Già la 'localizzazione' dell'impianto avveniva in presenza di fattori escludenti e con palesi falsi documentali: ed infatti nell'area era già operante un impianto di termovalorizzazione (a Colleferro), non appartenente a CERRONI, tanto che il Piano Gestione Rifiuti regionale del 2002 prevedeva per tale tipo di impianto la collocazione in una diversa area geografica (ovvero nell'area Fiumicino-Ciampino e non nell'area dei Colli Albani). Inoltre, il progetto aveva incontrato un ostacolo insuperabile nella valutazione di impatto ambientale negativa espressa dalla competente direzione regionale, decisione che sarà ribaltata a seguito di un lungo iter amministrativo frutto di un concerto criminoso (che l'ordinanza definisce costituisce una 'colossale montatura') tra i proponenti (Cerroni e Presutti, che addirittura in alcuni casi dettavano i contenuti degli emanandi atti pubblici, in un caso addirittura protocollato ancor prima di essere redatto nella sua forma definitiva), lo Spagnoli Arcangelo, già responsabile unico del procedimento in seno al commissario delegato, il Fegatelli, Giovanna Bargagna (dirigente regionale), Mario di Carlo, Giovanni Hermanin de Reichfield, e financo l'allora presidente della Regione, Marrazzo, che firmava un'ordinanza commissariale addirittura dopo la decadenza dell'ufficio emergenziale.

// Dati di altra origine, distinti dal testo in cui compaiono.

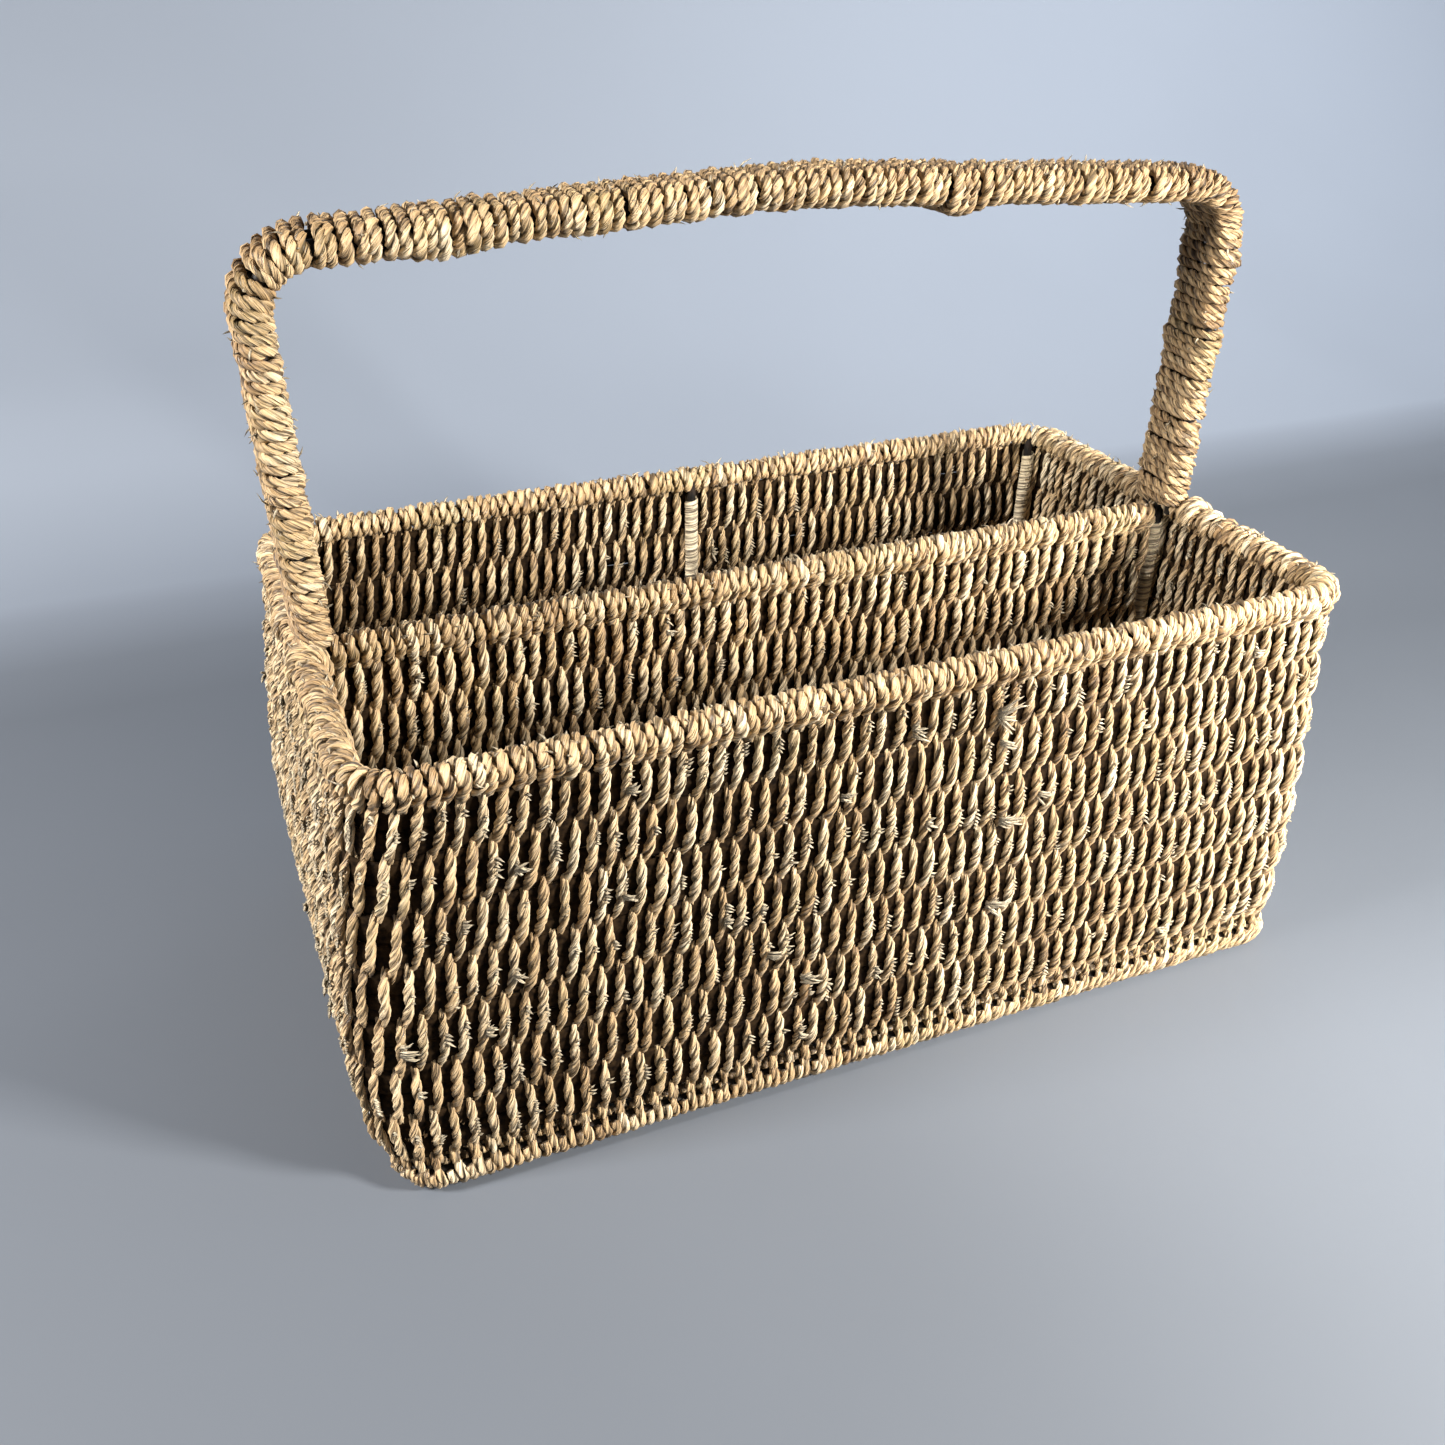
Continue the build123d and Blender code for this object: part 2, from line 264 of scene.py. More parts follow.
def dark_strand():
    """The flat brown strands that the cords pass in front of and behind. Their colour is painted nearly
    black, which stands for the shade in the gaps between the cords.
    """
    finish = Finish("dark_strand")
    place = finish.add("ShaderNodeTexCoord").outputs["Object"]
    grain = finish.noise(place, 420.0, 3.0)
    colour = finish.ramp(grain, (0.35, (0.004, 0.002, 0.001)), (0.75, (0.035, 0.02, 0.009)))
    roughness = finish.spread(grain, 0.3, 0.7, 0.7, 0.9)
    return finish.surface(colour, roughness, grain, 0.3 * MM, Specular_IOR_Level=0.05)


def painted_wire():
    """Black paint on steel wire, a little worn."""
    finish = Finish("painted_wire")
    place = finish.add("ShaderNodeTexCoord").outputs["Object"]
    wear = finish.noise(place, 260.0, 4.0)
    colour = finish.ramp(wear, (0.45, (0.008, 0.007, 0.006)), (0.72, (0.04, 0.026, 0.018)))
    roughness = finish.spread(wear, 0.3, 0.8, 0.45, 0.7)
    return finish.surface(colour, roughness, wear, 0.1 * MM, Specular_IOR_Level=0.2)


WEAVE_FINISH = seagrass("seagrass_weave")
RIM_FINISH = seagrass("seagrass_rim_cord", -0.06)
HANDLE_FINISH = seagrass("seagrass_handle_cord", -0.02)
LEAF_FINISH = seagrass("seagrass_leaf_wrap", 0.36)
FRAY_FINISH = seagrass("seagrass_fray", 0.45)
STRAND_FINISH = dark_strand()
WIRE_FINISH = painted_wire()


# ---- cords ----


def section(name, outline):
    """A closed outline for a cord's cross-section. Points run clockwise."""
    curve = bpy.data.curves.new(name, "CURVE")
    curve.dimensions = "2D"
    spline = curve.splines.new("POLY")
    spline.points.add(len(outline) - 1)
    spline.use_cyclic_u = True
    for point, (x, y) in zip(spline.points, outline):
        point.co = (x, y, 0.0, 1.0)
    holder = bpy.data.objects.new(name, curve)
    bpy.context.scene.collection.objects.link(holder)
    return holder


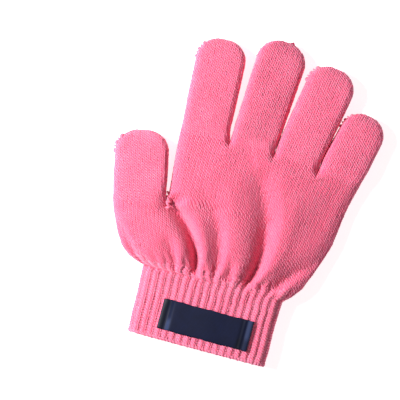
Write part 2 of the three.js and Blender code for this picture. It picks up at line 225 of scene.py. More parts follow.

Il funzionario che aveva firmato il provvedimento contrario agli interessi del Cerroni veniva quindi destinato ad altro ufficio.

3) Discarica Monti dell'Ortaccio
Il gruppo Cerroni realizzava, in località Monti dell'Ortaccio, l'invaso di una futura discarica (circa 3 milioni di metri cubi), ponendo così in essere una incisiva trasformazione urbanistica, smaltendo poi le rocce e terre da scavo (da qualificarsi come rifiuti) all'interno della discarica di Malagrotta, simulando l'esistenza di titoli autorizzativi di fatto inesistenti. Questa operazione ha generato un profitto per le casse della E. Giovi (impresa riconducibile al gruppo Cerroni) stimato in non meno di 8 milioni di euro. Inoltre, gli scavi venivano condotti al punto di abbassare la quota di fondo di scavo della cava Monti del Lumacaro (area adiacente a Monti dell'Ortaccio, parimenti oggetto di richiesta di autorizzazione per la discarica) al di sotto dei limiti consentiti, determinando così la illecita deviazione della falda acquifera sotterranea, appartenente al demanio idrico, e la creazione di un laghetto artificiale.

Addirittura, nella richiesta di autorizzazione per la realizzazione della discarica, il CO.LA.RI. (consorzio laziale rifiuti, riconducibile al Cerroni), il proponente operava una alterazione delle fotografie allegate alla richiesta, cancellando l'esistenza del laghetto al fine di non far risaltare il danno idrogeologico cagionato.

4) Le tariffe per lo smaltimento dei rifiuti ed alle ordinanze regionali sullo smaltimento dei rifiuti nei Comuni di Anzio e Nettuno
Stando alle indagini Cerroni ed il suo storico collaboratore Landi, con la complicità di funzionari della Pubblica Amministrazione, ponevano in essere una serie di condotte illecite volte ad impedire alla società Rida Ambiente S.R.L., concorrente di Cerroni, di entrare sul mercato. In particolare, l'Amministrazione ometteva per lungo tempo di determinare la tariffa definitiva in ingresso dei rifiuti per l'impianto di Rida Ambiente, cosa che impediva alla predetta di contrattare con le amministrazioni pubbliche locali l'eventuale accettazione di R.S.U. nei suoi impianti. In tal modo, veniva intenzionalmente procurato alle società Pontina ambiente e Ecoambiente un ingiusto profitto patrimoniale consistente nella possibilità di gestire senza concorrenti i rifiuti provenienti dai comuni della zona.

Oltre a ciò, la Pubblica Amministrazione rallentava di proposito l'iter di attribuzione della tariffa definitiva della RIDA, nonché l'approvazione di varianti sostanziali in grado di aumentare notevolmente la quantità di rifiuti trattati, procedendo nel contempo ad autorizzare, in violazione alla normativa nazionale e comunitaria, lo smaltimento del c.d. 'tal quale' in discarica, al fine di consentire la prosecuzione del conferimento dei rifiuti  solidi urbani dell'area pontina a società del gruppo CERRONI (nell'area pontina infatti una delle due discariche esistenti, la Ecoambiente, non è in possesso di impianto di trattamento dei rifiuti). La strategia criminale era portata avanti, sotto la regia occulta del Landi e del Cerroni, con l'ausilio del Giovannetti. Ed è soprattutto in tale vicenda che l'ordinanza ricostruisce il ruolo egemone di Luca Fegatelli all'interno della Regione Lazio e l'esistenza di un consolidato sistema favorevole alle imprese del Cerroni, al punto da determinare l'allontanamento del funzionario che aveva 'osato' determinare la tariffa in favore della RIDA Ambiente, così minando il monopolio del Cerroni (Landi parla, preoccupato, di un 'rigagnolo che rischia di diventare un torrente').